The Parchim-class corvette was developed for the East German Navy in the late 1970s, and built by the Wolgast Peene-Werft. The ships were designed for coastal anti-submarine warfare. In case of an all-out NATO-Warsaw Pact war in Europe their prime targets would have been the small U-206 coastal submarines of the West German navy. The first ship, Wismar (now the Indonesian KRI Sutanto), was launched on 9 April 1981 in Rostock, and subsequently another 15 ships were built until 1986. To make production more economical, the Soviet Union agreed to purchase another 12 ships from Wolgaster Peenewerft built between 1986 and 1990, thereby effectively subsidising the East German shipbuilding industry.

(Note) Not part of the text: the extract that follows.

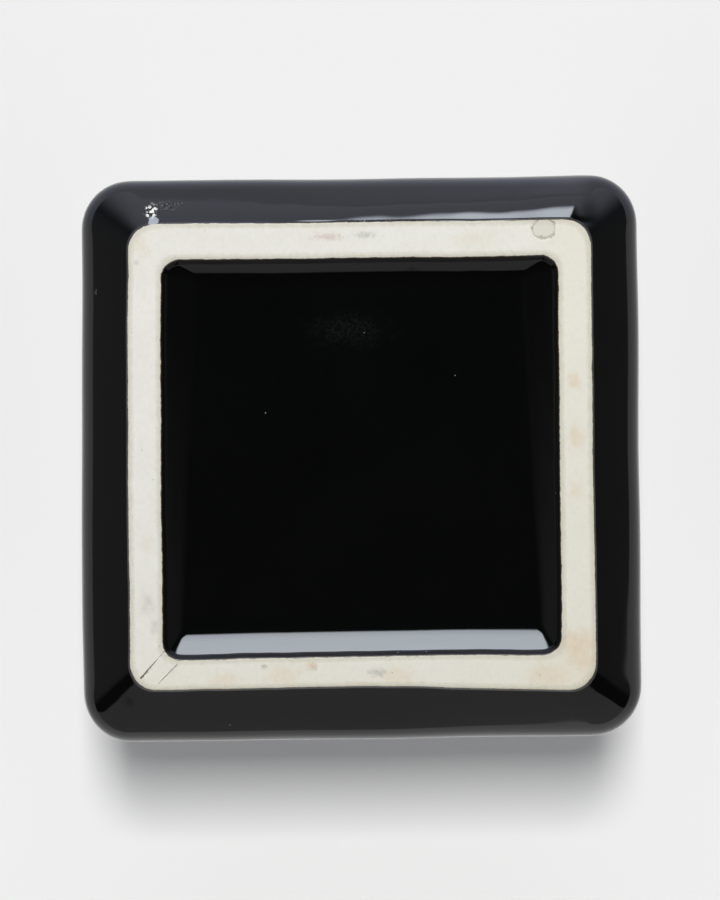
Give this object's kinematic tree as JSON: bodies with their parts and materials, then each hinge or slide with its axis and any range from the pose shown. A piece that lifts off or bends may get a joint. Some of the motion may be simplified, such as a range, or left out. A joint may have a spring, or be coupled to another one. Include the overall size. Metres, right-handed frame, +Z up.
{
  "type": "powder compact",
  "caption": "Square glazed ceramic powder compact on a bare foot ring, with brass rims, a rear hinge, a push catch, a mirror, a powder pan and a puff.",
  "frame": {"origin": "centre of the foot ring's flat face, which is the centre of the box's bottom", "axes": "+Z up through the lid, +Y towards the hinge, -Y towards the push button, +X to the right seen from the front"},
  "size_m": [0.08, 0.08, 0.0265],
  "materials": {
    "black_glaze": "glossy black glaze over a white body; the foot ring is bare and matt",
    "gilt_brass": "satin gilt brass, slightly worn",
    "catch_steel": "plain satin steel",
    "felt": "dense wool felt",
    "pan_metal": "bright aluminium",
    "pressed_powder": "matt pressed powder",
    "puff_velour": "short velour",
    "puff_satin": "satin weave",
    "ribbon": "ribbed silk ribbon",
    "mirror": "silvered glass",
    "card": "grey-brown pulp card"
  },
  "bodies": {
    "base": {"base_shell": "black_glaze", "base_bezel": "gilt_brass", "base_hinge_leaf": "gilt_brass", "hinge_pin": "gilt_brass", "catch_guide": "gilt_brass", "catch_spring": "catch_steel", "guide_rivets": "gilt_brass", "inner_frame": "gilt_brass", "powder_well": "gilt_brass", "well_cushion": "felt", "powder_pan": "pan_metal", "powder_cake": "pressed_powder", "puff_pad": "puff_velour", "puff_backing": "puff_satin", "puff_ribbon": "ribbon"},
    "lid": {"lid_shell": "black_glaze", "lid_bezel": "gilt_brass", "lid_hinge_leaf": "gilt_brass", "catch_hook": "gilt_brass", "mirror_glass": "mirror", "mirror_backing": "card", "mirror_frame": "gilt_brass"},
    "catch": {"push_button": "gilt_brass", "catch_slider": "catch_steel"}
  },
  "joints": [
    {"name": "lid_hinge", "type": "hinge", "parent": "base", "child": "lid", "pos_m": [0, 0.03885, 0.015], "axis": [-1, 0, 0], "range_deg": [0, 105]},
    {"name": "button_press", "type": "slide", "parent": "base", "child": "catch", "axis": [0, 1, 0], "range_m": [0, 0.0008], "stiffness_N_per_m": 600, "springref_m": -0.0008}
  ]
}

The ships of the Soviet Navy were named Parchim II by NATO. Though useful as a coastal ASW platform, the Soviet production of the similar but far more powerful made this purchase even more illogical for the Soviet Navy. After German re-unification the former East German ships were sold to the TNI-AL (Indonesian Navy) in 1993. The Indonesian Navy extensively refurbished their Parchims, to the point where the refurbishing exceeded the cost of purchase. They are still in service, both in the Indonesian Navy and in the Russian Baltic Fleet.

Indonesian Parchims have completed a major refit to fulfill Indonesian Navy needs. The one twin 57 mm gun AK-725 and one twin 30 mm gun AK-230 were retained. The RBU-6000 also retained as a major armament. Two SA-N-5 SAM removed and replaced by two Vektor G12 20mm gun. Four 400mm Russian-made torpedo launcher was out of service because there is no Russian made torpedo in Indonesian Navy inventory so this Russian made torpedo launcher replaced by two western made triple torpedo launcher but only for two ships.

== Service history ==
Gadebusch was laid down on 17 August 1981 by Peene-Werft, Wolgast and launched in 1982. She was commissioned on 31 August 1984. Following the end of the Cold War and the reunification of Germany, Gadebusch was formally decommissioned by Volksmarine on 2 October 1990 and integrated with the unified German Navy on 3 October. Gadebusch was assigned hull number P 6167 during its brief service in the German Navy and later was laid up in 1991.

The ship was sold to the Indonesian Navy in 1996, alongside 15 other Kapitan Patimura-class corvettes and 23 other vessels in a US$12.7 million deal. She was renamed Silas Papare and was commissioned on 27 October 1996, following modifications.